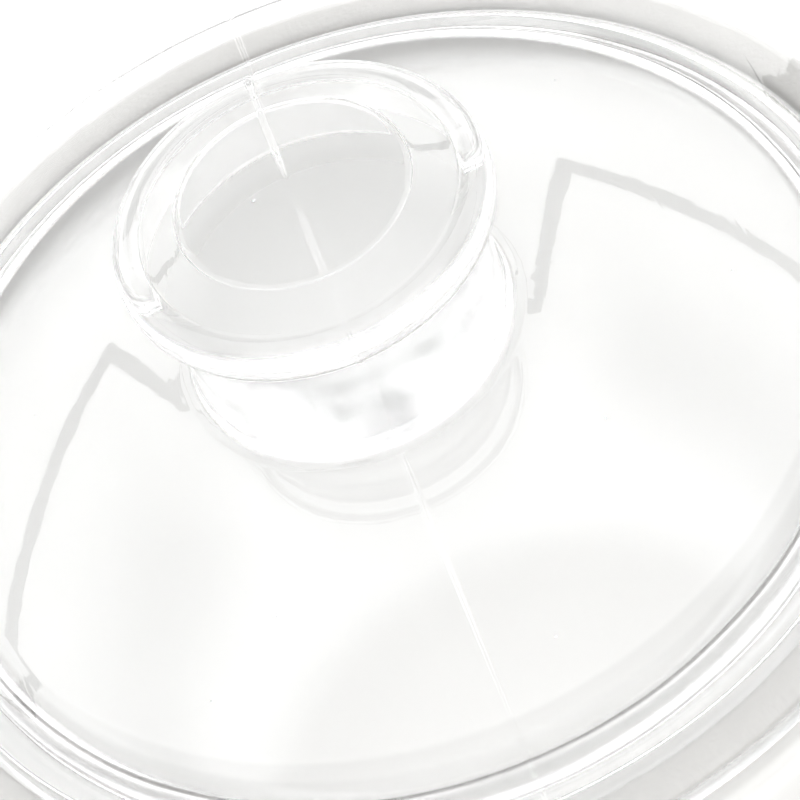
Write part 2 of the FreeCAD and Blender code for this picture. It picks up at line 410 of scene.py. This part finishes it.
def slot_path(above):
    """The slot's outline in (y, z): down the leg, round the hook and back up inside it."""
    size = metres(SLOT)
    half, turn, middle = size["half_width"], size["turn"], size["turn_height"]

    def sweep(across, radius, start, finish):
        angles = np.linspace(math.radians(start), math.radians(finish), SLOT_STEPS)
        return [(across + radius * math.cos(a), middle + radius * math.sin(a)) for a in angles]

    outer = sweep(0, turn + half, 0, -180)
    stop = sweep(-turn, half, 180, 0)
    inner = sweep(0, turn - half, -180, 0)
    return [(turn + half, above)] + outer + stop[1:] + inner[1:] + [(turn - half, above)]


def slot_cutter(near, far, above):
    """A prism in the slot's shape that reaches from near to far along X."""
    path = slot_path(above)
    shape = bmesh.new()
    sides = [[shape.verts.new((x, y, z)) for y, z in path] for x in (near, far)]
    shape.faces.new(sides[0])
    shape.faces.new(reversed(sides[1]))
    count = len(path)
    for i in range(count):
        after = (i + 1) % count
        shape.faces.new((sides[0][i], sides[1][i], sides[1][after], sides[0][after]))
    bmesh.ops.recalc_face_normals(shape, faces=shape.faces)
    mesh = bpy.data.meshes.new("slot_cutter")
    shape.to_mesh(mesh)
    shape.free()
    cutter = bpy.data.objects.new("slot_cutter", mesh)
    bpy.context.scene.collection.objects.link(cutter)
    return cutter


def apply_modifiers(piece):
    """Turn the piece's modifiers into plain mesh."""
    evaluated = piece.evaluated_get(bpy.context.evaluated_depsgraph_get())
    mesh = bpy.data.meshes.new_from_object(evaluated)
    piece.modifiers.clear()
    piece.data = mesh


def make_bowl():
    """The bowl: turned, slotted, and then softened all over as its glaze would."""
    low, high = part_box("bowl")
    profile = bowl_outline(high.y, high.z)[::-1]
    bowl = turned_mesh("ceramic_bowl", turned_grid(profile))
    cutter = slot_cutter(0.8 * high.x, 1.1 * high.x, high.z + SLOT_CLEARANCE)
    cut = bowl.modifiers.new("slot", "BOOLEAN")
    cut.operation, cut.solver, cut.object = "DIFFERENCE", "EXACT", cutter
    skin = bowl.modifiers.new("skin", "REMESH")
    skin.mode, skin.voxel_size = "VOXEL", SKIN_VOXEL
    skin.use_smooth_shade = True
    soft = bowl.modifiers.new("soft", "SMOOTH")
    soft.factor, soft.iterations = 0.5, 8
    apply_modifiers(bowl)
    bpy.data.objects.remove(cutter)
    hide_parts("bowl")
    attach(bowl, "bowl")
    return bowl, high.z


# Shader graphs ----------------------------------------------------------------------


class Graph:
    """Short names for the shader nodes that the materials and the light are made of."""

    def __init__(self, tree):
        self.nodes, self.links = tree.nodes, tree.links

    def feed(self, socket, value):
        if isinstance(value, bpy.types.NodeSocket):
            self.links.new(value, socket)
        else:
            socket.default_value = value

    def math(self, operation, *values, clamp=False):
        node = self.nodes.new("ShaderNodeMath")
        node.operation, node.use_clamp = operation, clamp
        for socket, value in zip(node.inputs, values):
            self.feed(socket, value)
        return node.outputs[0]

    def place(self, kind):
        return self.nodes.new("ShaderNodeTexCoord").outputs[kind]

    def split(self, vector):
        node = self.nodes.new("ShaderNodeSeparateXYZ")
        self.feed(node.inputs[0], vector)
        return node.outputs

    def square_reach(self, x, y):
        """Square of the distance from the axis."""
        return self.math("ADD", self.math("MULTIPLY", x, x), self.math("MULTIPLY", y, y))

    def reach(self, x, y):
        """Distance from the axis."""
        return self.math("SQRT", self.square_reach(x, y))

    def stretch(self, place, scale, turn=0.0):
        """The place turned about the axis and scaled, so that a grain on it is drawn out."""
        node = self.nodes.new("ShaderNodeMapping")
        node.inputs["Rotation"].default_value = (0, 0, turn)
        node.inputs["Scale"].default_value = scale
        self.feed(node.inputs["Vector"], place)
        return node.outputs["Vector"]

    def ramp(self, value, low, high, start=0.0, end=1.0):
        """Smooth change from start to end as value goes from low to high."""
        node = self.nodes.new("ShaderNodeMapRange")
        node.interpolation_type = "SMOOTHSTEP"
        for socket, number in zip(node.inputs, (value, low, high, start, end)):
            self.feed(socket, number)
        return node.outputs[0]

    def mix(self, share, first, second):
        """Colour that goes from the first to the second as the share goes from 0 to 1."""
        node = self.nodes.new("ShaderNodeMix")
        node.data_type = "RGBA"
        self.feed(node.inputs[0], share)
        for socket, colour in ((node.inputs[6], first), (node.inputs[7], second)):
            self.feed(socket, (*colour, 1) if isinstance(colour, tuple) else colour)
        return node.outputs[2]

    def blend(self, share, first, second):
        """Number that goes from the first to the second as the share goes from 0 to 1."""
        change = self.math("SUBTRACT", second, first)
        return self.math("ADD", first, self.math("MULTIPLY", share, change))

    def grain(self, place, scale, detail=2.0, roughness=0.5):
        """Smooth noise round 0.5 with features 1 / scale metres apart."""
        node = self.nodes.new("ShaderNodeTexNoise")
        self.feed(node.inputs["Vector"], place)
        node.inputs["Scale"].default_value = scale
        node.inputs["Detail"].default_value = detail
        node.inputs["Roughness"].default_value = roughness
        return node.outputs["Fac"]

    def bump(self, height, distance, below=None):
        """Surface relief of a height from 0 to 1 times a distance in metres."""
        node = self.nodes.new("ShaderNodeBump")
        node.inputs["Distance"].default_value = distance
        self.feed(node.inputs["Height"], height)
        if below is not None:
            self.feed(node.inputs["Normal"], below)
        return node.outputs["Normal"]


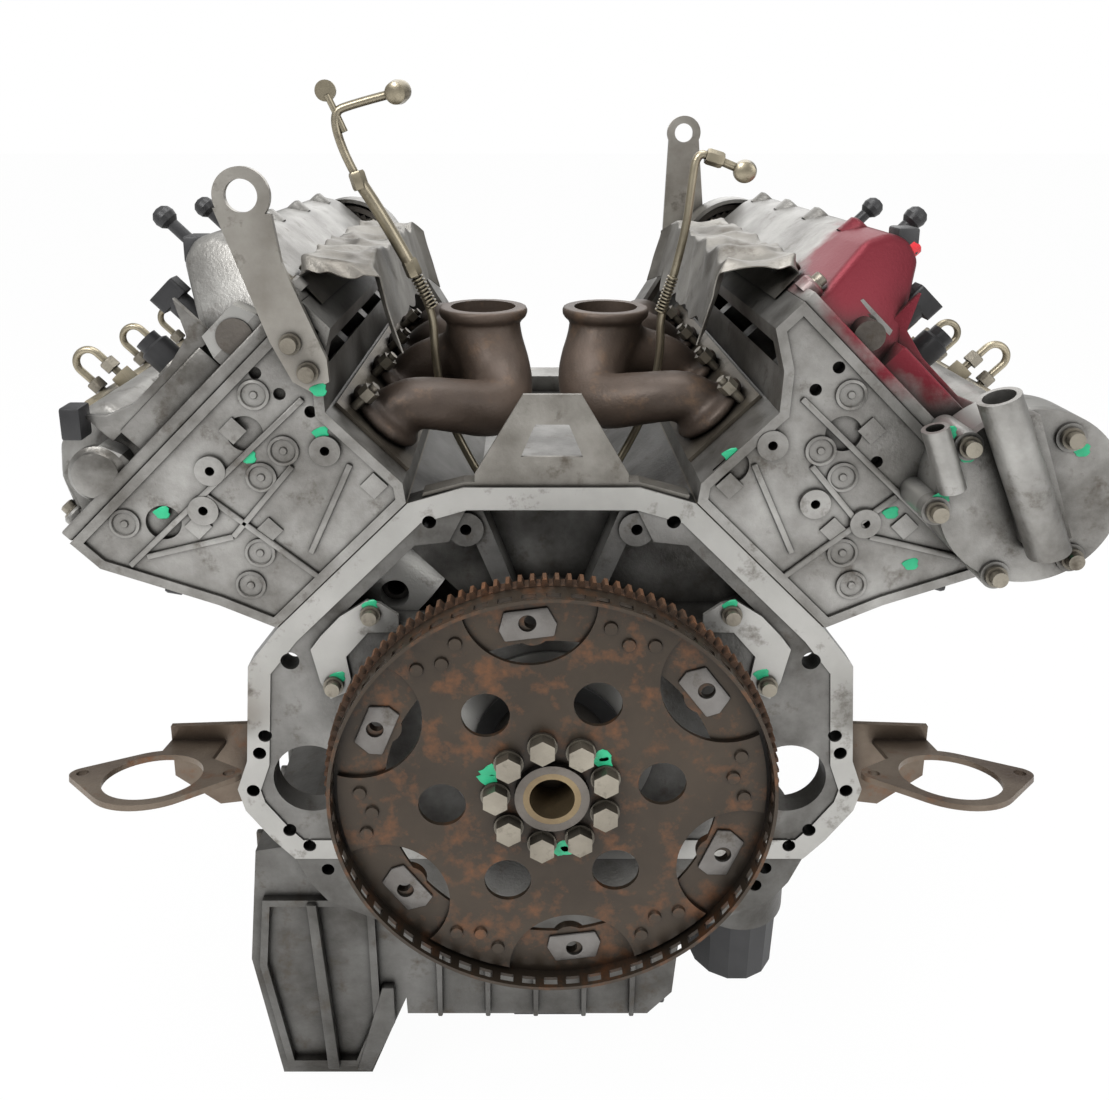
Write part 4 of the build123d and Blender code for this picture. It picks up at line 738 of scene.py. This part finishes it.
class ENGINE_OT_cam_covers(bpy.types.Operator):
    """Cast cam covers: a bolted flange, a tall and a low tower with rounded ends, wells and ribs"""

    bl_idname = "engine.cam_covers"
    bl_label = "Cam covers"

    def execute(self, context):
        for side in (LEFT, RIGHT):
            self.casting(side)
            bolt = turned([(7.5, -0.5), (7.5, 1), (5.4, 1.6), (5.2, 6.5), (3.6, 7.4)], 12)
            heads = [(bank(side, FLANGE_TOP + 6, across, y), (side, 0, 1)) for across, y in COVER_BOLT_PLACES]
            dress(repeated(bolt, heads), f"cover_bolts_{WORDS[side]}", "fastener_steel")
        return {"FINISHED"}

    def casting(self, side):
        """One side's cover, as long as the CAD's."""
        up = (side, 0, 1)
        first = FIRST_PORT[side]
        end = round(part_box(f"cam_cover_{WORDS[side]}")[1][1] * 1000, 1)
        flange = [(-123, COVER_JOINT), (-123, FLANGE_TOP), (127, FLANGE_TOP), (127, COVER_JOINT)]
        tall = [(-116, 370), (-112, 384), (-110, 428), (-99, 446), (-84, 453), (-68, 448), (-52, 416)]
        tall += [(-40, 390), (-40, 370)]
        low = [(36, 370), (37, 392), (46, 418), (60, 426), (98, 423), (113, 404), (118, 378), (118, 370)]
        trough = [(-46, 370), (-46, 394), (42, 394), (42, 370)]
        rib = [(-58, 392), (-58, 430), (-44, 405), (-20, 400), (20, 400), (40, 408), (52, 420), (52, 392)]
        parts = [bank_plate(side, flange, 0, end, 1.5)]
        parts.append(self.tower(side, tall, end))
        parts.append(self.tower(side, low, end))
        parts.append(bank_plate(side, trough, 8, end - 2, 2))
        for k in range(BORES + 1):
            y = first + BORE_PITCH * (k - 0.5)
            parts.append(bank_plate(side, rib, max(y - 3, 9), y + 3, 1))
        for k in range(BORES):
            y = first + BORE_PITCH * k
            well = turned([(19, -10), (18, 0), (15, 6), (14, 9)], 28)
            parts.append(pointed(well, bank(side, 396, 0, y), up))
            for across, height in ((-97, 442), (78, 420)):
                pad = turned([(13, -12), (12, 2), (9.5, 4)], 24)
                parts.append(pointed(pad, bank(side, height, across, y + 30), up))
        lug = turned([(9.5, -4), (9.5, 4), (8, 6)], 20)
        lugs = [(bank(side, FLANGE_TOP, across, y), up) for across, y in COVER_BOLT_PLACES]
        parts.append(repeated(lug, lugs))
        cover = joined(parts)
        finish = "red_cover" if side == RIGHT else "cover_aluminium"
        dress(cover, f"cover_casting_{WORDS[side]}", "cover_aluminium", finish)
        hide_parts(f"cam_cover_{WORDS[side]}")

    def tower(self, side, outline, end):
        """One raised bay of the cover, its two ends leaning inward towards the top."""
        bay = bank_plate(side, outline, 14, end - 2)
        for vertex in bay.data.vertices:
            rise = (side * vertex.co.x + vertex.co.z) / ROOT_TWO - 0.372
            if rise > 0:
                vertex.co.y += 0.5 * rise if vertex.co.y < 0.2 else -0.1 * rise
        return bevelled(bay, 6, 3, 20)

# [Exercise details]
Report how many lines of the records above contain the word "this", giving only the number.

# [Answer to the problem]
2